What Is a Content Gap Analysis?
A content gap analysis is a research process that identifies the subjects, keywords, and questions your target audience is searching for that your site doesn't currently address — or doesn't address as well as competitors. It compares your existing content coverage against two reference points: the search demand landscape (what your audience searches for) and your competitors' content coverage (what they've built that you haven't).
The term "gap" refers to the unfilled space between what your audience needs and what your content provides. These gaps represent missed opportunities: topics where you could rank, attract organic traffic, and capture demand if you had the content — but currently don't because the content doesn't exist.
Content gap analysis sits at the intersection of SEO research and content strategy. Unlike broad keyword research, which surfaces all possible keywords, a content gap analysis specifically focuses on the delta between current state (what you've built) and potential state (what competitors rank for that you don't), making it one of the most efficient methods for identifying high-priority content investment targets.

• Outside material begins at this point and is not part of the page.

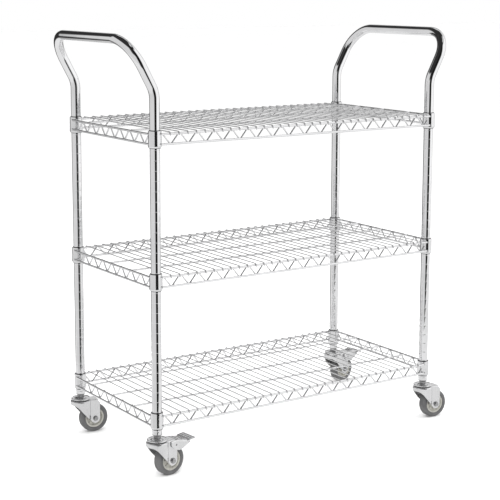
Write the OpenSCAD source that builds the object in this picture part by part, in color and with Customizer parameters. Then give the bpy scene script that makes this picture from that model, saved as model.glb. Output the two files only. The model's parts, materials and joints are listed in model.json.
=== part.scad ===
// Three-tier wire shelf cart: two bent tube handles, four grooved posts, three welded wire
// shelves on split sleeves, and four swivel casters, two of them with a pedal brake.
// Millimetres. X runs along the shelves, Y across them, Z up from the floor.

/* [Shelves] */
// Shelf length, over the rim wires
shelf_length = 914; // [760:1:1220]
// Shelf depth, over the rim wires
shelf_depth = 457; // [356:1:610]
// Height of the lowest collar's top above the floor
first_tier = 170; // [170:1:260]
// Height from one shelf to the next, a whole number of post grooves
tier_pitch = 355.6; // [254:25.4:406.4]
// Distance between the deck wires
deck_pitch = 25.4; // [20:0.1:40]
// Deck wire diameter
deck_wire = 3; // [2.5:0.1:4]
// Support wire diameter
support_wire = 5; // [4:0.1:6]
// Rim wire diameter
rim_wire = 5.8; // [5:0.1:6.5]
// Zigzag wire diameter
truss_wire = 4; // [3:0.1:4.5]
// Length of one zigzag wave
truss_wave = 50.8; // [45:0.1:60]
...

Why Content Gap Analysis Matters for Marketers
Content gaps are lost traffic and lost revenue. Every query your competitor ranks for and you don't represents a user who searched for information in your category, found your competitor's answer, and never encountered your brand. In competitive content categories, the cumulative effect of content gaps is compounding: competitors with broader coverage earn more topical authority, rank for more queries, and compound their advantage with every new piece they publish that you haven't matched.
Gap analysis is also the most efficient use of content production resources. Without it, new content creation is guided by intuition or availability rather than evidence — producing content that may duplicate existing assets or miss high-value topics entirely. Gap analysis inverts this: it starts from proven demand (competitors rank for these topics because audiences search for them) and identifies the specific coverage your site is missing.

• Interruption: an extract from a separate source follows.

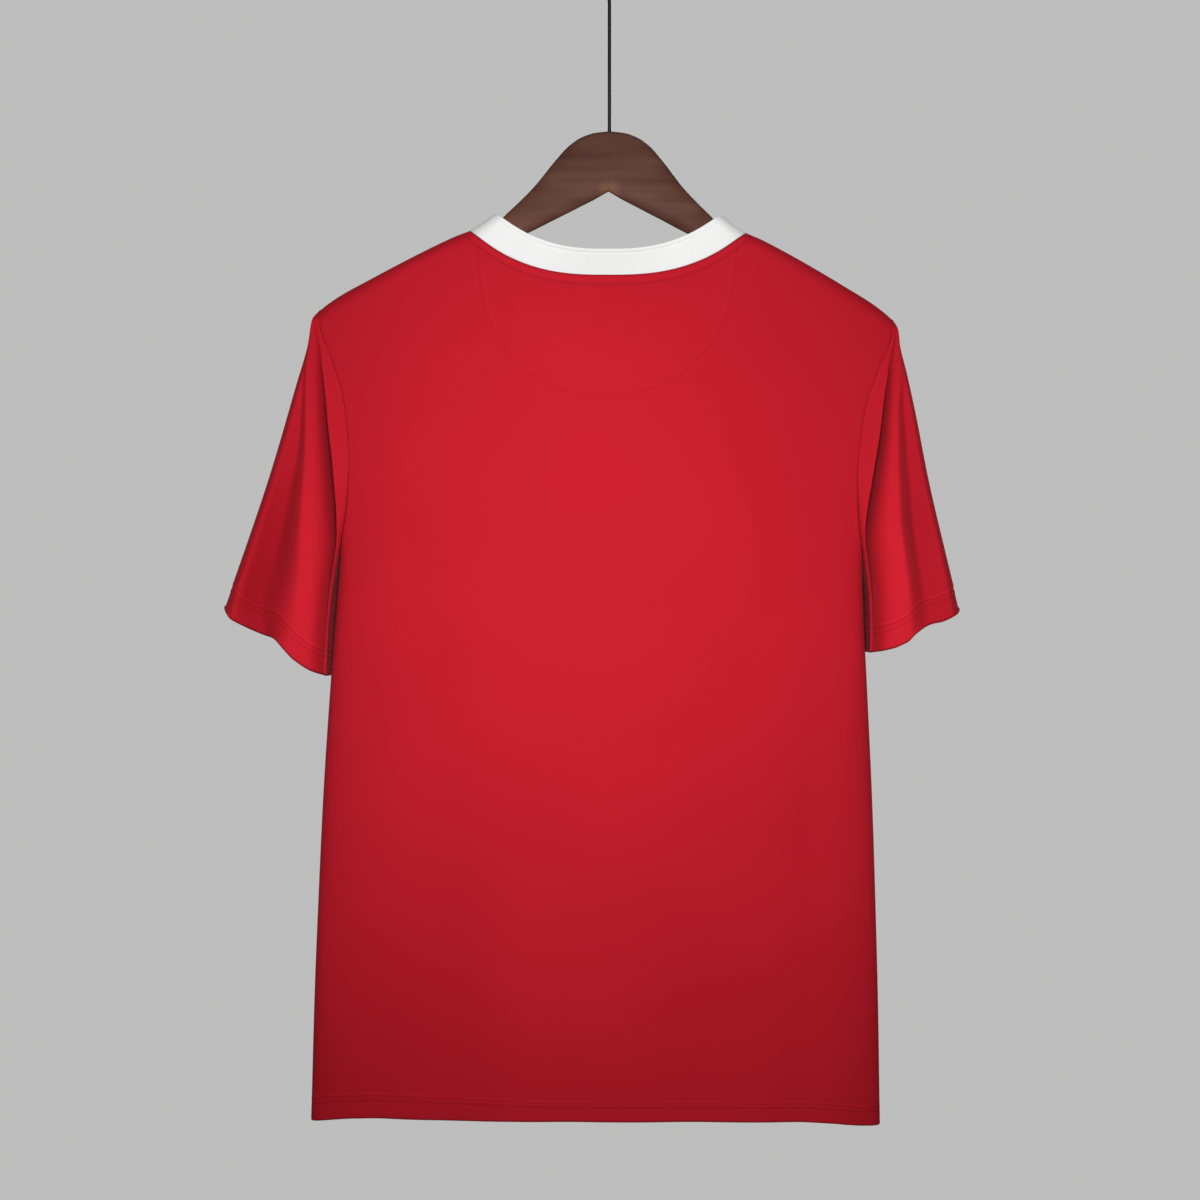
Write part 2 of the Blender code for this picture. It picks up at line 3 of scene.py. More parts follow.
import bmesh
import bpy
import numpy as np
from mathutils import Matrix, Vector


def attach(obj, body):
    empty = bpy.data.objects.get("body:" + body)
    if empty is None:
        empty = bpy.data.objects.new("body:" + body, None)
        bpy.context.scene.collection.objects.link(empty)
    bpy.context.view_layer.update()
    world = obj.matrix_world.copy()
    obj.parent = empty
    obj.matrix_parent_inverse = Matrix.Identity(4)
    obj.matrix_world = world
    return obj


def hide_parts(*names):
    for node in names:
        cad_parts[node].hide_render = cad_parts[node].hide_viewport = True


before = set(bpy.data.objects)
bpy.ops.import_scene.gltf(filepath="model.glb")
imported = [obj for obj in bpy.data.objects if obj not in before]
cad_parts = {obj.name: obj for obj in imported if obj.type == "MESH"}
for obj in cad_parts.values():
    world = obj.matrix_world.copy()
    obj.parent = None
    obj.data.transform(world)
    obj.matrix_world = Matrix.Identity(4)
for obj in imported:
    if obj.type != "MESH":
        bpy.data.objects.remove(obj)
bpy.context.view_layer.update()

# A football jersey hung on a wooden hanger, seen from behind. Sizes are in millimetres unless a note says
# otherwise. x goes to the right, z up, and the jersey's back faces -y. The origin is the inside of the
# hook's crown.
mm = 0.001
mergeDistance = 0.002  # points of a mesh closer than this become one
far = 500.0  # a field of distances holds this where its line is out of reach
hemAt = {"upperRow": 17.0, "lowerRow": 13.0, "edge": 18.4}  # on each hem's own scale of heights


def table(columns, *rows):  # named columns of numbers, each an array
    return dict(zip(columns.split(), np.array(rows, float).T))


def through(places, values, at):  # a smooth curve through points that never swings past them
    order = np.argsort(places)
    places, values, at = np.asarray(places)[order], np.asarray(values)[order], np.asarray(at, float)
    step = np.diff(places)
    slope = np.diff(values) / step
    lean = np.concatenate([slope[:1], np.zeros(len(slope) - 1), slope[-1:]])
    same = slope[:-1] * slope[1:] > 0
    lean[1:-1][same] = 2 * slope[:-1][same] * slope[1:][same] / (slope[:-1] + slope[1:])[same]
    i = np.clip(np.searchsorted(places, at) - 1, 0, len(step) - 1)
    t = np.clip((at - places[i]) / step[i], 0, 1)
    return (values[i] * (1 + 2 * t) * (1 - t) ** 2 + values[i + 1] * t * t * (3 - 2 * t)
            + step[i] * (lean[i] * t * (1 - t) ** 2 - lean[i + 1] * t * t * (1 - t)))


def curveOf(rows, column, at):  # a table's column as a smooth curve over its first one
    return through(next(iter(rows.values())), rows[column], at)


def mix(a, b, share):
    return a + (b - a) * share


def ease(share):  # from 0 to 1 with a level start and end
    share = np.clip(share, 0, 1)
    return share * share * (3 - 2 * share)


def quarter(share):  # the height of a quarter circle
    return np.sqrt(np.maximum(0, 1 - (1 - np.clip(share, 0, 1)) ** 2))


def quarterTurn(steps):
    return np.linspace(0, math.pi / 2, steps + 1)


def bump(away, width):  # a soft rounded line
    return np.exp(-((away / width) ** 2))


def rounded(share, power):  # the height of a rounded square's side
    return (1 - share**power) ** (1 / power)


# ---- lighting, camera and floor

studio = {
    "cameraAt": (-0.0076, -2.0, -0.5248),  # metres, as every place and size here but the lens and sensor
    "lens": 75.0,
    "sensor": 36.0,
    "wall": (0.515, 0.512, 0.512),
    "fill": {"colour": (1, 0.99, 0.98), "strength": 0.17},
    "keyLight": {"at": (0.0, -1.45, -0.36), "aim": (-0.01, 0.0, -0.485), "size": 0.55, "power": 2.6,
                 "spread": 54.0},
    "backLight": {"at": (0.5, 1.9, 0.1), "aim": (0, 0, -0.5), "size": 1.2, "power": 8.0, "spread": 120.0},
    "floor": {"z": -1.9, "radius": 1.7, "segments": 96, "colour": (0.55, 0.55, 0.55), "roughness": 0.8},
}


def addObject(name, data):
    made = bpy.data.objects.new(name, data)
    bpy.context.scene.collection.objects.link(made)
    return made


def addLight(name, at, aim, size, power, spread):  # spread in degrees
    light = bpy.data.lights.new(name, "AREA")
    light.shape = "DISK"
    light.size = size
    light.energy = power
    light.spread = math.radians(spread)
    lamp = addObject(name, light)
    lamp.location = at
    lamp.rotation_euler = Vector(np.subtract(aim, at).tolist()).to_track_quat("-Z", "Y").to_euler()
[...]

From a competitive strategy perspective, closing important content gaps before competitors expand their coverage is a time-sensitive opportunity. The longer a competitor owns a topic with strong, established content, the harder that position is to displace.
How to Implement a Content Gap Analysis
- Define your competitor set. For SEO content gaps, your competitors are the sites ranking for your target keywords — not necessarily your business competitors. Use Google search results for your core keywords to identify which sites consistently appear.
- Use a keyword gap tool. Ahrefs' "Content Gap" and Semrush's "Keyword Gap" tools compare your domain's keyword rankings against up to five competitors simultaneously. The output is a list of keywords competitors rank for that you don't — your content gaps ranked by competitor ranking position and search volume.
- Filter by intent and relevance. Not all competitor keywords are worth pursuing. Filter the gap list for keywords aligned with your audience's intent and your brand's authority area. Eliminate irrelevant tangents and very low-volume terms.
- Cluster gaps into topics. Group related gap keywords into topic buckets — each bucket represents a content asset you need to build. A cluster of keywords about "email deliverability" all pointing to a missing page represents one content gap, not dozens.
- Prioritize by impact. Rank topics by the volume of gap keywords they address, the search volume behind those keywords, and the difficulty of competition. High-volume, moderate-difficulty gaps with multiple related keywords are your highest-priority targets.
- Integrate into the content calendar. Build gap topics into your publication plan systematically, starting with the highest-priority gaps.
How to Measure Content Gap Analysis Results
Track the specific gap keywords identified in the analysis as a separate tracking segment in your rank tracking tool. After publishing content targeting a gap topic, monitor ranking progression for those keywords over 60–180 days. Rising from "not ranked" to top-20 for target gap keywords indicates successful gap closure.
At the portfolio level, run a content gap analysis quarterly and measure how many of the prior quarter's identified gaps you've addressed. Reducing the gap count over time demonstrates strategic content execution.
Content Gap Analysis and AI Search
Content gaps have a direct AI visibility dimension: topics your competitors have covered and you haven't are topics where your brand is invisible in AI-generated responses. AI systems draw from indexed web content when generating answers — if your site doesn't have content covering a topic, AI tools will cite competitor content when answering questions on that topic. A content gap analysis is therefore also an AI visibility gap analysis: every topic cluster your competitors own and you don't is a category of queries where your brand will be absent from AI-generated answers. Closing content gaps closes AI visibility gaps simultaneously.